• GIVEN REQUEST: Pull out each line of the records holding the string "scene".

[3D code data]
# # # #

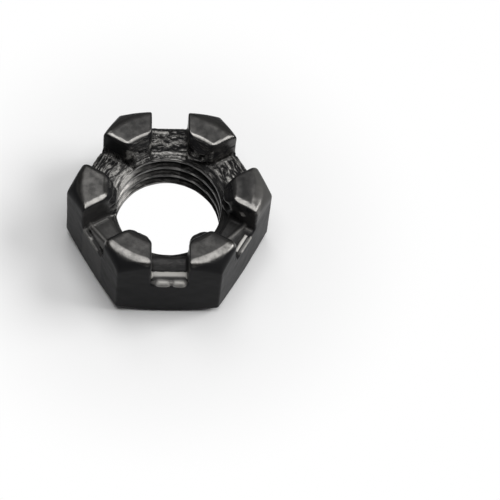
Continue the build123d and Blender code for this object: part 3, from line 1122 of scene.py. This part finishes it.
# %% Make the mesh
def make_piece(name, points, faces):
    """A mesh object at the origin, smooth shaded, with its points turned from millimetres to metres."""
    mesh = bpy.data.meshes.new(name)
    mesh.from_pydata((points * MM).tolist(), [], faces)
    mesh.polygons.foreach_set("use_smooth", np.ones(len(mesh.polygons), bool))
    mesh.update()
    piece = bpy.data.objects.new(name, mesh)
    bpy.context.scene.collection.objects.link(piece)
    return piece


def keep_values(piece, name, values):
    """Stores one number or one vector for each point of a mesh, for its material to read."""
    kind, field = ("FLOAT", "value") if values.ndim == 1 else ("FLOAT_VECTOR", "vector")
    layer = piece.data.attributes.new(name, kind, "POINT")
    layer.data.foreach_set(field, values.astype(np.float32).ravel())


nut = make_piece("slotted_nut_skin", skin_points, skin_quads.tolist() + skin_triangles.tolist())
# The wear and torn shares also hold painted highlights and painted light
keep_values(nut, "wear", skin_wear_and_highlight)
keep_values(nut, "torn", skin_torn_and_highlight)
keep_values(nut, "cut", skin_cut)
keep_values(nut, "grain", skin_grain)
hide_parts("slotted_nut")
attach(nut, "root")
print("faces:", len(nut.data.polygons), "points:", len(nut.data.vertices))

# %% [markdown]
# ## Tools for materials
# A material is a small network of nodes. Hex colours, as a maker's chart gives them, are sRGB and have to
# be turned into linear light first. Beyond that, one function that adds a node with its settings and its
# links is enough to write any network as a plain list.

# %% Material helpers
def linear(hex_colour):
    """An sRGB hex colour as linear light: c / 12.92 below 0.04045, else ((c + 0.055) / 1.055)^2.4."""
    values = [int(hex_colour[k:k + 2], 16) / 255 for k in (1, 3, 5)]
    return [c / 12.92 if c <= 0.04045 else ((c + 0.055) / 1.055) ** 2.4 for c in values] + [1]


def add_node(tree, kind, settings=None, inputs=None, links=None):
    """Adds a node, sets its properties and its sockets, and links other nodes' outputs into it."""
    node = tree.nodes.new(kind)
    for key, value in (settings or {}).items():
        setattr(node, key, value)
    for key, value in (inputs or {}).items():
        node.inputs[key].default_value = value
    for key, socket in (links or {}).items():
        tree.links.new(socket, node.inputs[key])
    return node


def new_material(name):
    """An empty node material and its tree."""
    material = bpy.data.materials.new(name)
    material.use_nodes = True
    material.node_tree.nodes.clear()
    return material, material.node_tree


print("black oxide in linear light:", round(linear("#1f1f20")[0], 4))

# %% [markdown]
# ## Black oxide steel
# The finish is black oxide: the nut hangs in a hot salt bath until its skin is magnetite, about a
# thousandth of a millimetre thick, and is then oiled. The eye sees a nearly black, neutral satin. The
# film is so thin that rubbing brings out the bare steel, and a cutter tears it away whole. So there is
# one material with three states in it, and the mesh says how much of each there is: black oxide, rubbed
# steel and torn steel. Three materials side by side would meet in hard lines, and the real finish fades.

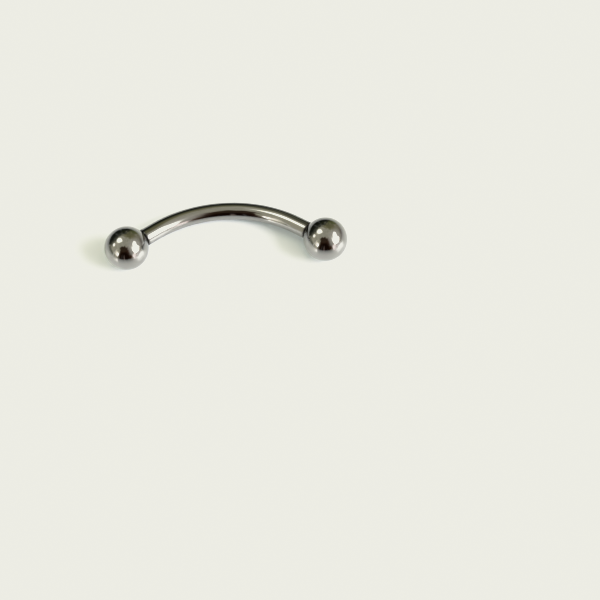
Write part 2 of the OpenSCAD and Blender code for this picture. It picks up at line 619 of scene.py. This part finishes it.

# # # #

• THE ANSWER:
Continue the build123d and Blender code for this object: part 3, from line 1122 of scene.py. This part finishes it.
    bpy.context.scene.collection.objects.link(piece)
Write part 2 of the OpenSCAD and Blender code for this picture. It picks up at line 619 of scene.py. This part finishes it.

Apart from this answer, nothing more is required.